The beverage company has a Long-Term-Debt-to-Total-Assets ratio of 15.4% while the Interest Coverage ratio over the past year stands at 5.4x according to Bloomberg.
Molson Coors features a bond that pays a fixed semi-annual coupon of 3.5% and matures in May 1, 2022 (CUSIP#60871RAC4). The senior notes have a make whole call and can be bought at a dollar price of $105.77 for a yield of 2.81%. These bonds were issued in April 2012 and have a deal size of $500 million. Having said this, the deal is large enough where liquidity is ample in the market place. These bonds can be sold at a yield of 2.90%.
By extending out the maturity, the yield increases for the buyer to 4.19%. This translate to a dollar price of $113.72 for the 5.0% Coupon bond that matures in May 1, 2042 (CUSIP# 60871RAD2). The senior notes have a make whole call feature and sports a deal size of $1.1 billion. Given this large deal size and presence in the market place, sellers can find liquidity in the market place and execute at a yield of 4.31%.
Both bonds are rated by Standard & Poor’s and Moody’s which have them at BBB- and BAA2, respectively.
All of the aforementioned bonds were highlighted with dollar prices in mind. These bonds were chosen for its closest proximity to par which led to a concession in the overall yield. So if you are less sensitive to dollar prices and can pay well above par, better value can be found in terms of the yield to maturity.

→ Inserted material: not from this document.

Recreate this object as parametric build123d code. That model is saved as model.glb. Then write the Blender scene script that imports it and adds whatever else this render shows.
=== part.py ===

Furthermore, keep in mind that corporate bonds trade over-the-counter. So, prices and yields can vary depending on the broker you use. The best suggestion to use is a broker that offers the most visibility and price transparency for the corporate bond market.
Finally and as always, every bond investor should perform their own due diligence when making their investment decisions.
Disclaimer: The above content is provided for educational and informational purposes only, does not constitute a recommendation to enter in any securities transactions or to engage in any of the investment strategies presented in such content, and does not represent the opinions of Bondsquawk or its employees.